Re: What to call this operator?

In article <1120329091.038968.86270_at_g14g2000cwa.googlegroups.com>, marshall.spight_at_gmail.com says...
> > I'm not sure I understand you. Surely the keys of a join result are
> > determined by logic, not by rules one might propose?
>
> You're quibbling over terminology.

Sorry, but I think it is important to distinguish between *discovering* and *proposing* a rule. Especially if you take the stance that the rule then determines what joins are "allowed".

> What rule, derived via
> logic, would you propose? What's the right answer? Phrase
> it any way you like; I just want to know what the correct
> answer is.

I can't find the article or passage I was thinking about, but I believe this is correct; it is based on "Updating Joins and Other Views" by Date and McGoveran (1993):

Given two relations A and B. Let the columns of a be partitioned into two disjoint groups X and Y, and the columns of B similarly into Y and Z, so that the set of columns Y is "common" to the two relations, i.e. the join attributes.

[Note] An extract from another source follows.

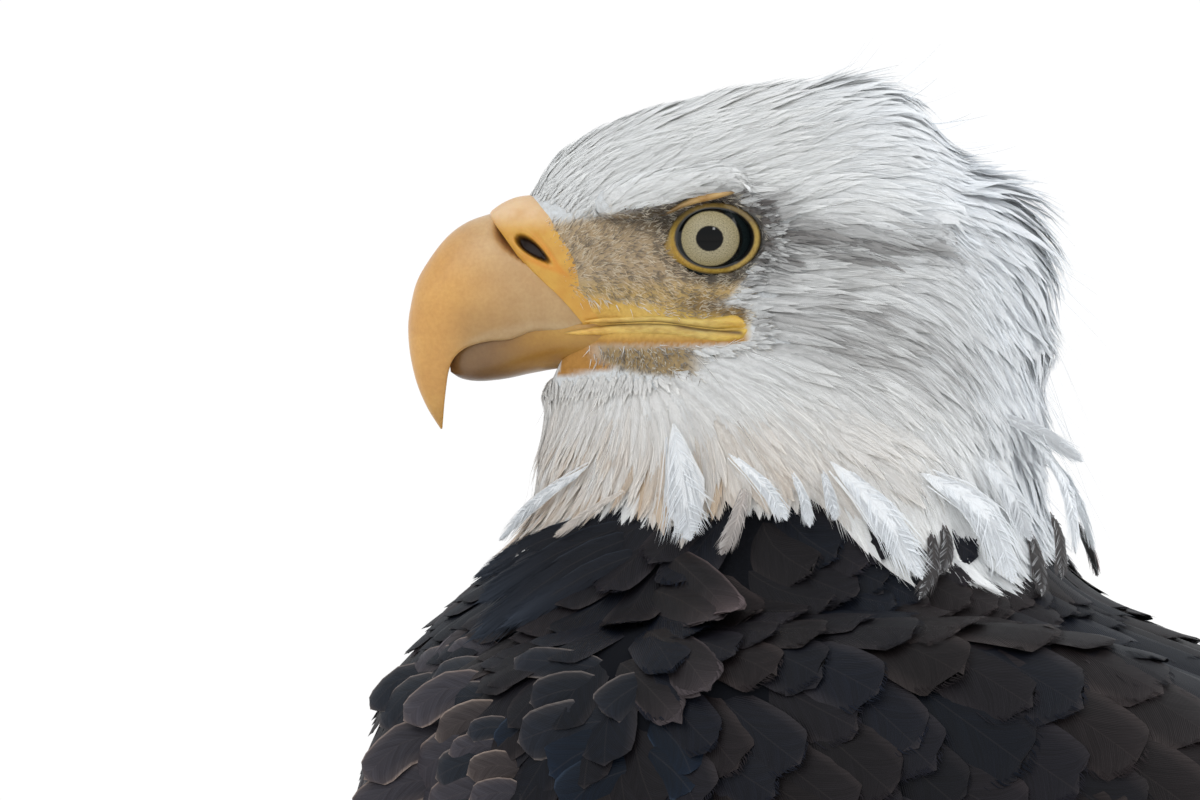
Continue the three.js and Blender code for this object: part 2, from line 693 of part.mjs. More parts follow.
// Rows of the feathers that hang round the lower leg: [f of the roots, how many, length, half width].
const TROUSER_ROWS = [[0.5, 6, 64, 16], [0.68, 5, 56, 14]];
function trousers(hand) {
  const stops = thighStops(hand);
  const run = new THREE.CatmullRomCurve3(stops.map(([p]) => p)).getLength();
  return TROUSER_ROWS.flatMap(([f, count, length, half], row) => {
    const list = [];
    for (let i = 0; i < count; i += 1) {
      const a = ((i + row / 2) / count) * 2 * Math.PI + spread(0.1);
      const reach = (length / run) * (1 + spread(0.12));
      const line = (share) => {
        const { point, normal } = limbAt(stops, f + reach * share, a);
        return { point: point.addScaledVector(normal, lerp(-2.5, 5.5, Math.max(share, 0))), normal };
      };
      list.push({ line, outline: RAGGED, half: half * (1 + spread(0.08)), thick: 1.3 });
    }
    return list;
  });
}
const SCUTE_RAISE = 1.1;
function tarsus(hand) {
  const top = ankle(hand);
  const stops = [[top, 10.5], [top.clone().lerp(footTop(hand), 0.5), 8.6], [footTop(hand), 10.5]];
  return limb(stops, 7, 7, 0, (a) => (Math.cos(a) > 0.4 ? SCUTE_RAISE : 0));
}
function toeLine(hand, heading, length) {
  const a = degToRad(heading);
  const out = vec(-Math.cos(a), -hand * Math.sin(a), 0);
  const root = footTop(hand).add(vec(0, 0, -7));
  const at = (share, z) => root.clone().addScaledVector(out, length * share).setZ(FLOOR_Z + z);
  return { out, root, points: [at(0, 12.4), at(0.35, 8.8), at(0.7, 7.4), at(1, 8)] };
}
function toe(hand, heading, length) {
  const { points } = toeLine(hand, heading, length);
  const radii = [TOE_RADIUS + 1.5, TOE_RADIUS, TOE_RADIUS - 0.2, TOE_RADIUS - 2];
  return limb(points.map((p, i) => [p, radii[i]]), 7, 6, 0, (a) => (Math.sin(a) > 0.4 ? SCUTE_RAISE : 0));
}
function claw(hand, heading, length, clawLength, grow = 0) {
  const { out, points } = toeLine(hand, heading, length);
  const start = points[3].clone().addScaledVector(out, 1);
  const reach = clawLength * 0.74;
  const at = (share, z) => start.clone().addScaledVector(out, reach * share).setZ(FLOOR_Z + z);
  const stops = [[at(-0.1, 10), 4.6], [at(0.3, 13), 4.2], [at(0.7, 10.4), 2.9], [at(0.97, 1.2), 0.9]];
  return limb(stops, 6, 5, grow);
}
// Everything below the floor is cut away, so that the pads stand on small flats.
function floorBlock() {
  const block = new THREE.BoxGeometry(600, 400, 60);
  block.translate(100, 0, FLOOR_Z - 30);
  return solidOf(block);
}

const floor = floorBlock();
for (const [side, hand] of sides) {
  const claws = TOES.map(([, heading, length, long]) => claw(hand, heading, length, long));
  const clawsGrown = unite(TOES.map(([, heading, length, long]) => claw(hand, heading, length, long, GAP)));
  const locks = trousers(hand);
  const thigh = (grow = 0) => unite([limb(thighStops(hand), 10, 6, grow), feathersOf(locks, grow)]);
  const pad = ellipsoid([15, 13, 9], footTop(hand).setZ(FLOOR_Z + 7.8), [0, 0, 0], 10);
  const foot = unite([pad, ...TOES.map(([, heading, length]) => toe(hand, heading, length))]);
  const shin = tarsus(hand);
  addNode(`foot_${side}`, "foot", unite([foot, shin]).subtract(unite([floor, clawsGrown, thigh(GAP)])));
  addNode(`thigh_${side}`, "dark", thigh().subtract(unite([torsoGrown, wings[hand > 0 ? 0 : 1].grown])));
  TOES.forEach(([name], i) => addNode(`claw_${side}_${name}`, "claw", claws[i].subtract(floor)));
}

// ---------------------------------------------------------------- the group
// The neck's turn, given to every vertex above its foot.
function turned(geometry) {
  const p = geometry.attributes.position;
  for (let i = 0; i < p.count; i += 1) {
    const a = HEAD_TURN * smoothstep(p.getZ(i), TURN_FROM_Z, TURN_TO_Z);
    const x = p.getX(i) - NECK_AXIS_X;
    const y = p.getY(i);
    p.setX(i, NECK_AXIS_X + x * Math.cos(a) - y * Math.sin(a));
    p.setY(i, x * Math.sin(a) + y * Math.cos(a));
  }
  return geometry;
}

function geometryOf(solid) {
  const mesh = solid.getMesh();
  const positions = new Float32Array(mesh.numVert * 3);
  for (let i = 0; i < mesh.numVert; i += 1) {
    positions.set(mesh.vertProperties.subarray(i * mesh.numProp, i * mesh.numProp + 3), i * 3);
  }
  const geometry = new THREE.BufferGeometry();
  geometry.setAttribute("position", new THREE.BufferAttribute(positions, 3));
  geometry.setIndex(new THREE.BufferAttribute(mesh.triVerts, 1));
  return turned(geometry);
}

const bird = new THREE.Group();
for (const [name, { finish, solid }] of nodes) {
  const [color, roughness] = COLOURS[finish];
  const material = new THREE.MeshStandardMaterial({ color, roughness, metalness: 0 });
  const mesh = new THREE.Mesh(geometryOf(solid), material);
  mesh.name = name;
  bird.add(mesh);
}
// The origin is on the floor under the middle of the whole bird.
const box = new THREE.Box3().setFromObject(bird);
const centre = box.getCenter(vec(0, 0, 0));
bird.position.set(-centre.x, -centre.y, EYE_HEIGHT);

export default bird;
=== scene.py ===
"""A life-size bald eagle: skin, bill, eyes, coat, wings, tail and feet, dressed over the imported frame."""

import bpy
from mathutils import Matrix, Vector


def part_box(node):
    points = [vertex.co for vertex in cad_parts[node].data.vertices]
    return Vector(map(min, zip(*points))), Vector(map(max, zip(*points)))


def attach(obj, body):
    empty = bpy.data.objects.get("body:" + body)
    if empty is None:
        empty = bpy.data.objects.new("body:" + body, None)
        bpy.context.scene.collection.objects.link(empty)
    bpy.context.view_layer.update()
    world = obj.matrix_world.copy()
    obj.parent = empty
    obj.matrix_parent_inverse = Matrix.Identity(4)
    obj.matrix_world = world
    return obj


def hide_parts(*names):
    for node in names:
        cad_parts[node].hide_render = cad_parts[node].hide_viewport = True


bl_info = {
    "name": "Bald Eagle",
    "version": (1, 0, 0),
    "blender": (4, 5, 0),
    "location": "View3D > Sidebar > Eagle",
    "description": "Builds a life-size bald eagle with its coat of feathers over a packed frame",
    "category": "Add Mesh",
}

import math

import bmesh
import bpy
import numpy as np
from mathutils import Vector
from mathutils.bvhtree import BVHTree
from mathutils.kdtree import KDTree

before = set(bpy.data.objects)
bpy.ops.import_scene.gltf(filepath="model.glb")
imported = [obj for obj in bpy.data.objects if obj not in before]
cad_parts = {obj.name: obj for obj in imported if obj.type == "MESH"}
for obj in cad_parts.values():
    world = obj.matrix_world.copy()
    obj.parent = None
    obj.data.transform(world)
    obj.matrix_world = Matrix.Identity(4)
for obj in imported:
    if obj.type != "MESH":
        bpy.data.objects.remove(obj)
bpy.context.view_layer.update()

# ---- the bird's own frame
# Outlines are in millimetres from the point midway between the eyes. The bird faces -X, its left is -Y.
MM = 0.001
HEAD_TURN = math.radians(10)  # the head's turn to its left
NECK_AXIS_X = 15.0  # about an upright line here
TURN_FROM_Z, TURN_TO_Z = -90.0, -40.0
EYE_BALL_Z = -0.5
FLOOR_Z = -462.0


def smoothstep(x, low, high):
    s = np.clip((np.asarray(x, float) - low) / (high - low), 0, 1)
    return s * s * (3 - 2 * s)


def mix(a, b, share):
    return a + (b - a) * share


def looked_up(table, x):
    """The value that a table of places and values gives at x."""
    return np.interp(x, table[:, 0], table[:, 1])


def turn_head(points):
    """The neck's turn, given to points above its foot."""
    p = np.array(points, float)
    a = HEAD_TURN * smoothstep(p[..., 2], TURN_FROM_Z, TURN_TO_Z)
    x, y = p[..., 0] - NECK_AXIS_X, p[..., 1].copy()
    p[..., 0] = NECK_AXIS_X + x * np.cos(a) - y * np.sin(a)
    p[..., 1] = x * np.sin(a) + y * np.cos(a)
    return p


def eyes_middle():
    """Where the middle of the two eyeballs is in the frame, in metres."""
    corners = [c for side in ("left", "right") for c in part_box(f"eye_{side}")]
    return np.array(sum(corners, Vector()) / len(corners))


ORIGIN = eyes_middle() - turn_head([0.0, 0.0, EYE_BALL_Z]) * MM


def to_model(points):
    """Bird millimetres to metres in the frame."""
    return turn_head(points) * MM + ORIGIN


# ---- ringed surfaces
# Each ring lies between two points of the middle plane: [back x, back z, belly x, belly z, half width].
TRUNK = np.array([
    [-34, 18, -44, -34, 11],
    [-8, 28, -43, -38, 15],
    [22, 31, -42, -42, 21],
    [46, 22, -42, -48, 29],
    [60, 2, -42, -54, 37],
    [67, -22, -42, -60, 43],
    [73, -47, -43, -66, 50],
    [80, -70, -47, -73, 57],
    [92, -85, -57, -83, 66],
    [107, -93, -71, -97, 76],
    [124, -101, -83, -118, 85],
    [143, -111, -89, -145, 91],
    [165, -124, -84, -177, 93],
    [188, -140, -63, -210, 91],
    [212, -159, -22, -240, 87],
    [234, -180, 34, -262, 80],
    [254, -202, 95, -280, 72],
    [272, -222, 155, -293, 62],
    [287, -240, 210, -299, 50],
    [298, -256, 254, -302, 37],
    [310, -271, 286, -303, 21],
    [338, -282, 320, -312, 23],
    [375, -300, 360, -330, 26],
], float)
TORSO_END = 20
HEAD = np.array([
    [-45.5, 10.2, -33.5, -20.8, 13.6],
    [-38, 16.5, -28, -33, 15.5],
    [-26, 24, -20, -37, 18.5],
    [-13, 29, -9, -41, 22],
    [0, 32, 3, -44, 26],
    [14, 33.5, 14, -46, 30.5],
    [28, 32.5, 26, -46, 34],
    [42, 27, 38, -42, 33],
    [52, 18, 48, -34, 27],
], float)
FULLNESS = 0.92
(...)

If Y includes (is a superset of) a key of both A and B, the join is "one-to-one", and every key of both A and B is a key for the result.

If Y includes a key of A, but not of B, the join is "one-to-many", and every key of B is a key for the result. This is of course symmetrical.

If Y does not include any key for neither A nor B, the join is "many-to- many", and each union of any key of A and any key of B is a key of the result.

Deriving functional dependencies is not much harder, I think. If A and B are properly normalised, all their functional dependencies are implied by their keys. If the join is one-to-one, this is the case for the result as well. If it is a "many" join, there might be FDs in the result that are not implied by keys, but they are the same as those in A or B.

-- 
Jon